## begin Data
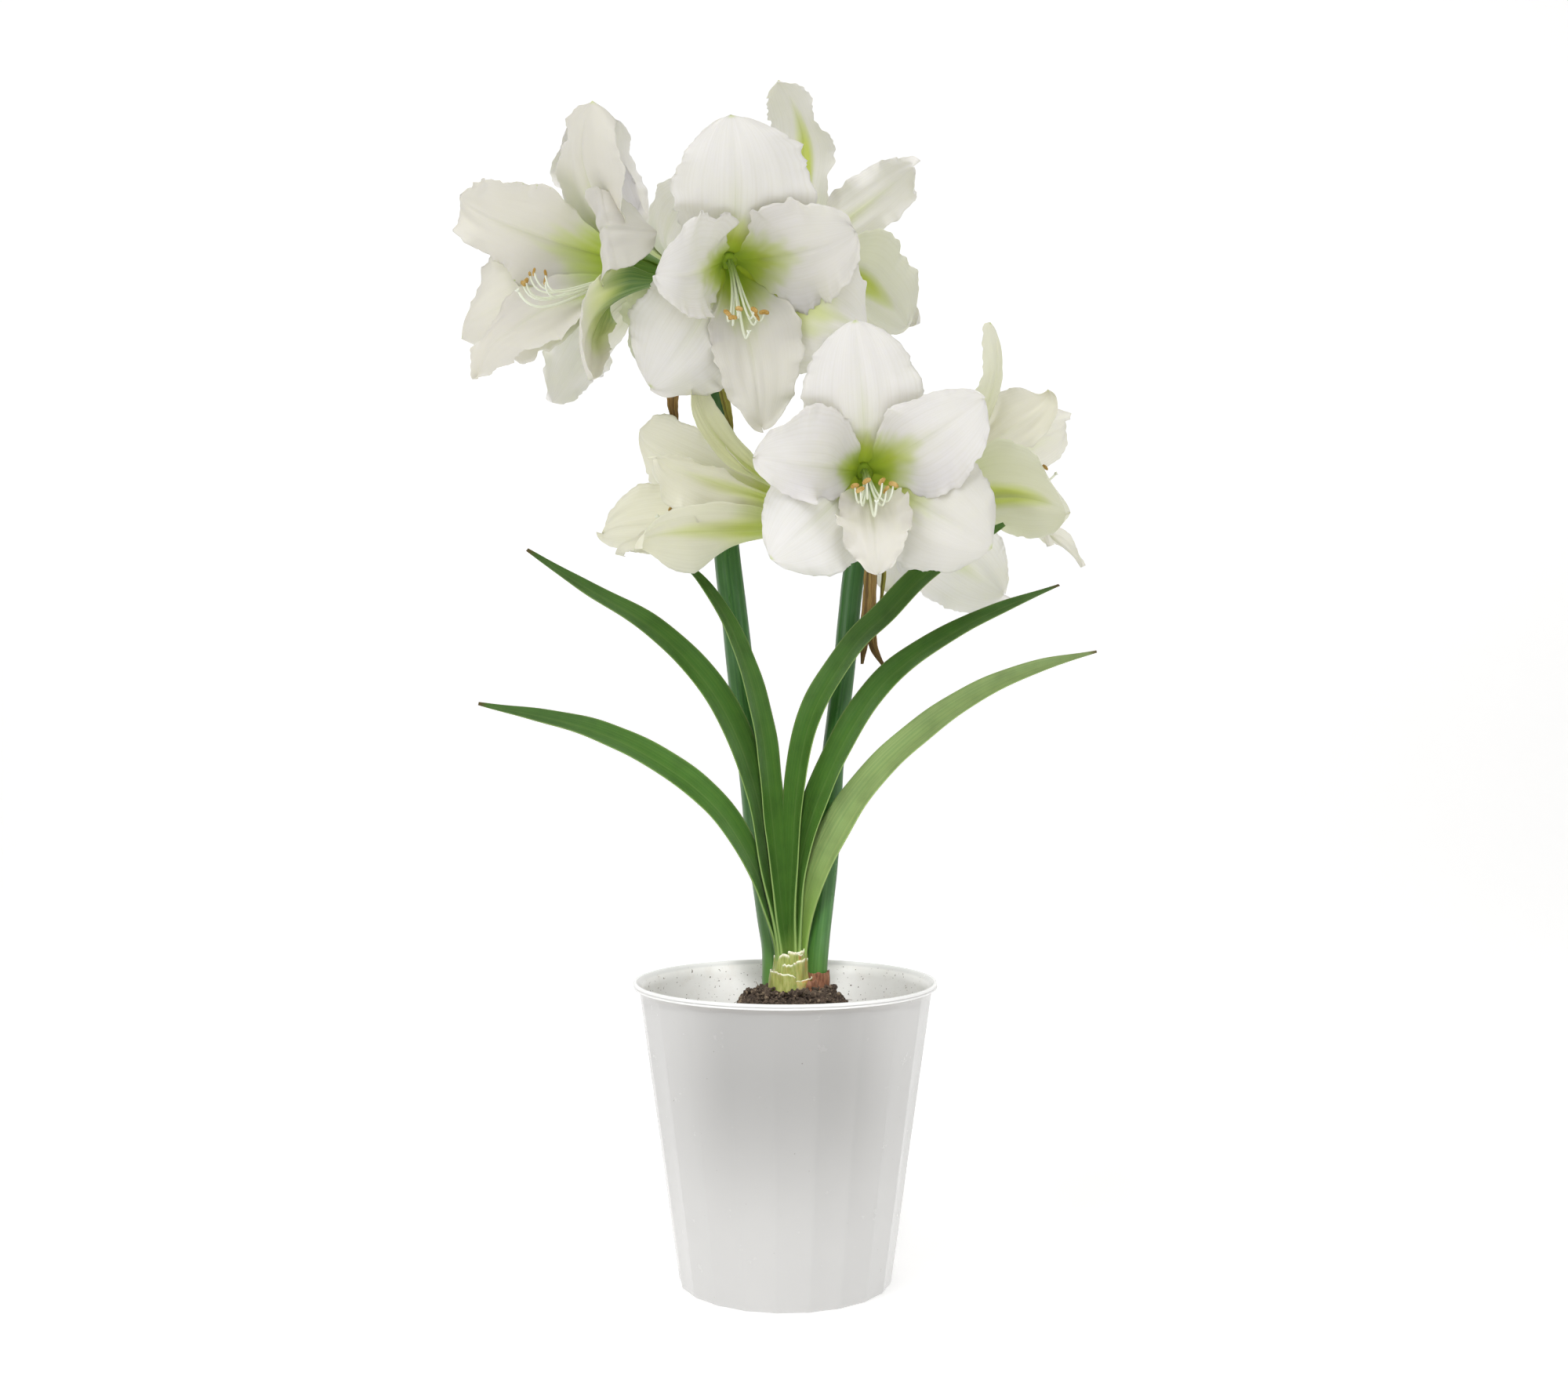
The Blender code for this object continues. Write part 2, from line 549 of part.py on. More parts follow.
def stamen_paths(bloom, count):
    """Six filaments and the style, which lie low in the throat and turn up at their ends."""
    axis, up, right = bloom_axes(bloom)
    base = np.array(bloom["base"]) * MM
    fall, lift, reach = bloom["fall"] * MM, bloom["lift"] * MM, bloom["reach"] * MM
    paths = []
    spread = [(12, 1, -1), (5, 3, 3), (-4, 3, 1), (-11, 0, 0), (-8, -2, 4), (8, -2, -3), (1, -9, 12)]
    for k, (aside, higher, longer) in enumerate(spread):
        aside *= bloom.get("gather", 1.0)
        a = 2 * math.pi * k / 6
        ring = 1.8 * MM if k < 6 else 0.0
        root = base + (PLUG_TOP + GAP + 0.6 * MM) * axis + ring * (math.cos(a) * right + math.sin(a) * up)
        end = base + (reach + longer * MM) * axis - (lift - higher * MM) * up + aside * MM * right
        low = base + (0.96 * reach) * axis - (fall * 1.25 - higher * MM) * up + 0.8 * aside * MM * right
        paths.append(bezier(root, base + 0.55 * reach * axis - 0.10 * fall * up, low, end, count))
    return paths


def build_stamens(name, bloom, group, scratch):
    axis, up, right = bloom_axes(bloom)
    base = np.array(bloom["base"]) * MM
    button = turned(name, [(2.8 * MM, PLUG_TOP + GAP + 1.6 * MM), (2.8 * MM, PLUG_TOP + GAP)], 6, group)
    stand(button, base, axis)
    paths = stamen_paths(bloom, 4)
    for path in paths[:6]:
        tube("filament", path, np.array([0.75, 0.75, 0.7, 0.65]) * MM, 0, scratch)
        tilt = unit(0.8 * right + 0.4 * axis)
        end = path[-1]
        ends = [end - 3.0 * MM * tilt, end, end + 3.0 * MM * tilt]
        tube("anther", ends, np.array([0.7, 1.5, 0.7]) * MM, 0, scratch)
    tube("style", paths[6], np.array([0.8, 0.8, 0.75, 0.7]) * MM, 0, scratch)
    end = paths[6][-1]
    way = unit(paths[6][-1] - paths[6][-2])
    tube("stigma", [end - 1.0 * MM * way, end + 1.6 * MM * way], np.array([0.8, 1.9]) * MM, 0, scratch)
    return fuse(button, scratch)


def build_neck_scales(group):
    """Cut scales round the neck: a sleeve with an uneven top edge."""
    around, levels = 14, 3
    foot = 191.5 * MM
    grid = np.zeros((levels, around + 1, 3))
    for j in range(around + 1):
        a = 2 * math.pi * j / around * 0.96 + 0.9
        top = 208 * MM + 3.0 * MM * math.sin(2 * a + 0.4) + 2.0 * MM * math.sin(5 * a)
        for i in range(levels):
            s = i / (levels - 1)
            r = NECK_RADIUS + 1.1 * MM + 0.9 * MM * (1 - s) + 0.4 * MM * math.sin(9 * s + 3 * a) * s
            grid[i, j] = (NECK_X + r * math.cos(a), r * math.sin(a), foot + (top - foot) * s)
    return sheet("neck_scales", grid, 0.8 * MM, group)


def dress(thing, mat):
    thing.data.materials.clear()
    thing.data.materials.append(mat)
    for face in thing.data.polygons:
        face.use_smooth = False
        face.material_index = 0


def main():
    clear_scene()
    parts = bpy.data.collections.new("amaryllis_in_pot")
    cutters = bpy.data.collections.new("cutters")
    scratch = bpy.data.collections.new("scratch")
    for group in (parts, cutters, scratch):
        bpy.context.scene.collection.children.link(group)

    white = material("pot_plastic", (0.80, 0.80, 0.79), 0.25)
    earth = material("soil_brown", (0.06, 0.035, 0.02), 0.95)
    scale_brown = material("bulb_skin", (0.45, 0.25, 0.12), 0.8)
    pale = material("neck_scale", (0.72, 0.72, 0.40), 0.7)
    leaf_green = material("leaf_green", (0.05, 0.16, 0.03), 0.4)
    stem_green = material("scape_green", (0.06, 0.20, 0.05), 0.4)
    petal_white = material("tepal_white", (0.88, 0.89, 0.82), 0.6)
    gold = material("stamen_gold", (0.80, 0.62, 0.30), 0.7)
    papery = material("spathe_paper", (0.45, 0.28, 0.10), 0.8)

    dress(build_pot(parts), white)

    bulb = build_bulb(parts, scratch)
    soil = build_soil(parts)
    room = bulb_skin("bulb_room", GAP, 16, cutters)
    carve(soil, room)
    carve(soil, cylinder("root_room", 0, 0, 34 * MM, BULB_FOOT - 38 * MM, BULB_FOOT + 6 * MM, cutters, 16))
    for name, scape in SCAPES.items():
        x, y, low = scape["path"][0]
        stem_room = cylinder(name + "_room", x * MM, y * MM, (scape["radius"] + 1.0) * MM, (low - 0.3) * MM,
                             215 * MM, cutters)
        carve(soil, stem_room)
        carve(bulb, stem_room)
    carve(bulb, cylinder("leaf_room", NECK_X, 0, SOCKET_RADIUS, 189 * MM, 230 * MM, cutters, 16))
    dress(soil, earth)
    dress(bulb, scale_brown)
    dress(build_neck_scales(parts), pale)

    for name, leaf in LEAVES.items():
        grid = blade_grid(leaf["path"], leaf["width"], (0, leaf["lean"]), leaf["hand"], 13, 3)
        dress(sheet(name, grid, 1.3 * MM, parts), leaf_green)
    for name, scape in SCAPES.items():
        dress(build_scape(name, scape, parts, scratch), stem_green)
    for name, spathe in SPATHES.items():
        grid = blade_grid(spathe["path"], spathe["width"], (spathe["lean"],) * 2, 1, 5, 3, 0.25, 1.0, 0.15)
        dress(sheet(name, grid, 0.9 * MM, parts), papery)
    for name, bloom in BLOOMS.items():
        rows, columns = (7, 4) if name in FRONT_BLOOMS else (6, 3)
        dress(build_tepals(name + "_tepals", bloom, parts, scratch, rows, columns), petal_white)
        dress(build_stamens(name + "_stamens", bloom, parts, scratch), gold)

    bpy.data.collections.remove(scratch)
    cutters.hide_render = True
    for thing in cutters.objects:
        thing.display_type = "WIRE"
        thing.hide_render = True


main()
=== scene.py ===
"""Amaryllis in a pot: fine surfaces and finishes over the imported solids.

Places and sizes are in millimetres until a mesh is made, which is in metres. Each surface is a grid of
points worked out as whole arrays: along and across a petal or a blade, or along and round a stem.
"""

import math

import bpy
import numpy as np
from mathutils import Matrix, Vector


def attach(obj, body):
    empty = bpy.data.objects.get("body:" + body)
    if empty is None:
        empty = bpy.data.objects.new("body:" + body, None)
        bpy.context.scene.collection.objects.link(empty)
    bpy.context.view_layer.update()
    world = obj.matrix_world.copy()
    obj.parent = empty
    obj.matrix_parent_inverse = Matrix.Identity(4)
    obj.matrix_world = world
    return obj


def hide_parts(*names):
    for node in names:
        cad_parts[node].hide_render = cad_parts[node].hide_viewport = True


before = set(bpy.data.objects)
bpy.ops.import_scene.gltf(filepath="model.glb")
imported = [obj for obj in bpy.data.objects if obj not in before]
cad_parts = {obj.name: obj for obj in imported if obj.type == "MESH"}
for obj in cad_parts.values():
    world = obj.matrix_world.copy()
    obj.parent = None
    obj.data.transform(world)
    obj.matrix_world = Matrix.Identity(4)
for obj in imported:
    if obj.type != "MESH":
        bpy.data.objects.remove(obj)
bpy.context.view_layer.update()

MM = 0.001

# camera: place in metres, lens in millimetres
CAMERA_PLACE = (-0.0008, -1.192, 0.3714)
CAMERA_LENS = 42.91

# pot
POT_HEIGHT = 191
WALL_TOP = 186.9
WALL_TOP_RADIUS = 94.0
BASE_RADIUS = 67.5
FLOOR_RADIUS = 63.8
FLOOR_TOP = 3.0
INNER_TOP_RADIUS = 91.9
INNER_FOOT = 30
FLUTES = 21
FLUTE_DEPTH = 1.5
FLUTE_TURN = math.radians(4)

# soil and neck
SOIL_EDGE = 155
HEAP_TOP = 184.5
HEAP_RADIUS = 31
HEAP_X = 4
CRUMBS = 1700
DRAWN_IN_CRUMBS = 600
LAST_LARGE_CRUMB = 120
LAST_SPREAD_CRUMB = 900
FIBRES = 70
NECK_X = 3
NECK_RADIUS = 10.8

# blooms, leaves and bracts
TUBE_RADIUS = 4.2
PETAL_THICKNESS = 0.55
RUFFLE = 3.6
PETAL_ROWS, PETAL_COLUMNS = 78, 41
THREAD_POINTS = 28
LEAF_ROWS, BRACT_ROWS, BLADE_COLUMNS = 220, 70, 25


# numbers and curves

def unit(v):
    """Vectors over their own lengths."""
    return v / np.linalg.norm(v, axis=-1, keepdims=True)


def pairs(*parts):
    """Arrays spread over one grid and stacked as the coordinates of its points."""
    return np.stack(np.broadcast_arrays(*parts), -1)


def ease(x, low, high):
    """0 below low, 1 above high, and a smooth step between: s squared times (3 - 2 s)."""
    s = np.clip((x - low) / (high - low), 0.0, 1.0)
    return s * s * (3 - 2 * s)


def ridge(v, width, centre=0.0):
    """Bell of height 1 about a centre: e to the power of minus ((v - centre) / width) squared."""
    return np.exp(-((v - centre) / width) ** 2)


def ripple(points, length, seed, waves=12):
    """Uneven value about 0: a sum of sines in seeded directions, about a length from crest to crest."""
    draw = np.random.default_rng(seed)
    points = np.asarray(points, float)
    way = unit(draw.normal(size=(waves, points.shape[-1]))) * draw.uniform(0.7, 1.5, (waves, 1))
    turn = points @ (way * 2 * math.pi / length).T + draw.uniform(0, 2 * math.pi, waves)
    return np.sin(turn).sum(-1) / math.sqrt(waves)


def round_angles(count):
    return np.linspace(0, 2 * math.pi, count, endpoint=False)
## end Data
- _Task brief_: Exactly the lines from the line containing "bpy.data.collections.remove(scratch)" to the line containing "before = set(bpy.data.objects)", both included, are to be set down; no other line belongs in the answer.

- _Response_:
    bpy.data.collections.remove(scratch)
    cutters.hide_render = True
    for thing in cutters.objects:
        thing.display_type = "WIRE"
        thing.hide_render = True


main()
=== scene.py ===
"""Amaryllis in a pot: fine surfaces and finishes over the imported solids.

Places and sizes are in millimetres until a mesh is made, which is in metres. Each surface is a grid of
points worked out as whole arrays: along and across a petal or a blade, or along and round a stem.
"""

import math

import bpy
import numpy as np
from mathutils import Matrix, Vector


def attach(obj, body):
    empty = bpy.data.objects.get("body:" + body)
    if empty is None:
        empty = bpy.data.objects.new("body:" + body, None)
        bpy.context.scene.collection.objects.link(empty)
    bpy.context.view_layer.update()
    world = obj.matrix_world.copy()
    obj.parent = empty
    obj.matrix_parent_inverse = Matrix.Identity(4)
    obj.matrix_world = world
    return obj


def hide_parts(*names):
    for node in names:
        cad_parts[node].hide_render = cad_parts[node].hide_viewport = True


before = set(bpy.data.objects)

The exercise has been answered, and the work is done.